- Grace Hayes, Peter Lind Hayes, and Mary Healy in Zis Boom Bah (1941)
- Directed by: William Nigh
- Screenplay by: Harvey Gates; Jack Henley;
- Story by: Connie Lee; Harvey Gates;
- Produced by: Sam Katzman
- Starring: Grace Hayes; Peter Lind Hayes; Mary Healy;
- Cinematography: Marcel Le Picard
- Edited by: Robert Golden
- Production company: Astor Pictures
- Distributed by: Monogram Pictures
- Release date: November 7, 1941;
- Running time: 62 minutes
- Country: United States
- Language: English

= Zis Boom Bah =

1941 film by William Nigh

Zis Boom Bah, also known as College Sweethearts, is a 1941 American musical comedy film directed by William Nigh, and starring Grace Hayes, Peter Lind Hayes and Mary Healy. The plot concerns a vaudeville singer who comes to a floundering college to instill values and self-confidence in its entitled students.

== Plot ==
Grace Hayes—essentially playing herself—has been playing the vaudeville circuit to finance her son's college education after her wealthy family has shunned her.

Tiring of the road, she goes incognito to visit her son, Peter Kendricks (played by her real-life son Peter Lind Hayes) with her personal assistant Mary Healy (played by her real-life daughter-in-law of the same name).

She finds her son and the college "going to Hell in a hand basket", despite the earnest efforts of the kindhearted Dean, Prof. Warren (played by Richard "Skeets" Gallagher). The college and the old families are running out of money and spirit.

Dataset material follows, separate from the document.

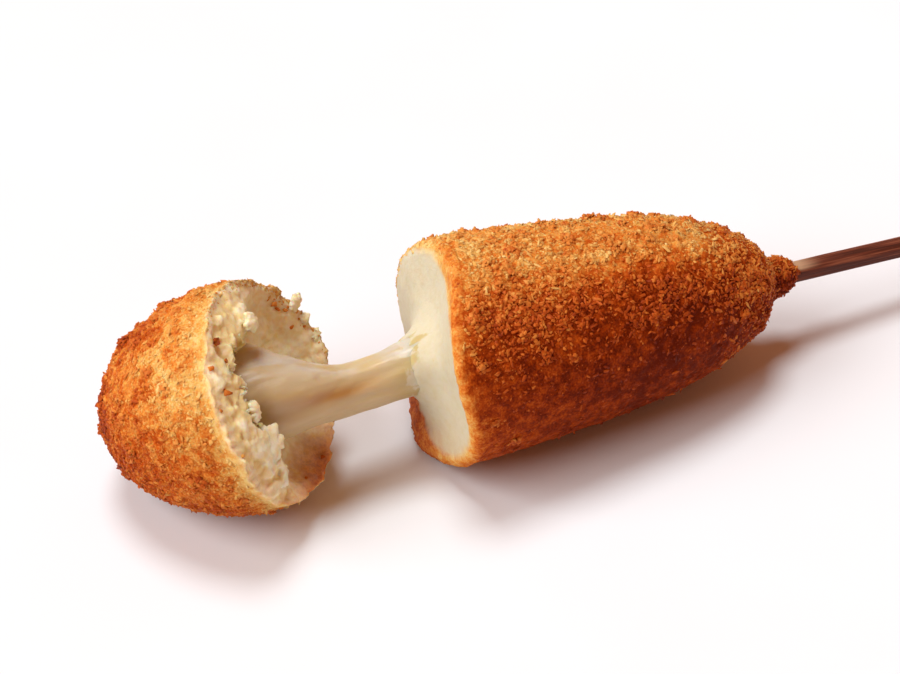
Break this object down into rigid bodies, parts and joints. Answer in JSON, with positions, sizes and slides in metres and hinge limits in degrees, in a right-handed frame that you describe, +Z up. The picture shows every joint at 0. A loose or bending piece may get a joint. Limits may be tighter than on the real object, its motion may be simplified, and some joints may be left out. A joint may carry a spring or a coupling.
{
  "type": "corn dog",
  "caption": "Crumb-coated fried corn dog on a stick, lying down and torn open, its end joined to the body by a drawn strand of melted cheese.",
  "frame": {"origin": "middle of the small flat spot under the body, on the surface it lies on", "axes": "+X along the body towards the stick, +Z up, +Y away from the side that the torn tip opens to"},
  "size_m": [0.2581, 0.0587, 0.0515],
  "materials": {
    "crust": "fried crumb coating, golden to red-brown, over cream-coloured bread",
    "cheese": "smooth melted cheese, ivory, with a soft gloss",
    "stick_wood": "red-brown wood with lengthwise grain"
  },
  "bodies": {
    "root": {"body": "crust", "tip": "crust", "cheese": "cheese", "stick": "stick_wood"}
  },
  "joints": []
}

Grace buys the local diner, turns it into a version of her real-life club, and encourages the kids to put on a show to raise the funds and spirit the college needs to survive.

== Cast ==
- Grace Hayes as Grace Hayes
- Peter Lind Hayes as Peter Kendricks
- Mary Healy as Mary Healy
- Huntz Hall as Skeets Skillhorn
- Jan Wiley as Annabella
- Frank Elliott as Mr. Kendricks
- Richard "Skeets" Gallagher as Professor Warren
- Benny Rubin as Nick
- Eddie Kane as James J. Kane
- Leonard Sues as Noisey
- Roland Dupree as Pee Wee
- Betty Compson (uncredited)

== Soundtrack ==
- "Annabella" (by Johnny Lange and Lew Porter)
- "It Makes No Difference When You're in the Army" (by Johnny Lange and Lew Porter)
- "I've Learned to Smile Again" (by Neville Fleeson)
- "Good News Tomorrow" (by Neville Fleeson)
- "Put Your Trust in the Moon" (by Joan Baldwin and Charles R. Callender)
- "Miss America" (by Earl Hammand and Lee Ellon)

==Production==
Grace Hayes was famous as a performer, and for opening the "movie stars' hang-out", Grace Hayes Lodge, and the chic Las Vegas nightclub, The Red Rooster.

Peter Lind Hayes and Mary Healy were married from 1940 until Hayes' death in 1998, and regularly worked together, notably on the film The 5,000 Fingers of Dr. T. (1953).

Katzman hired a musical troupe to perform numbers live to promote the film.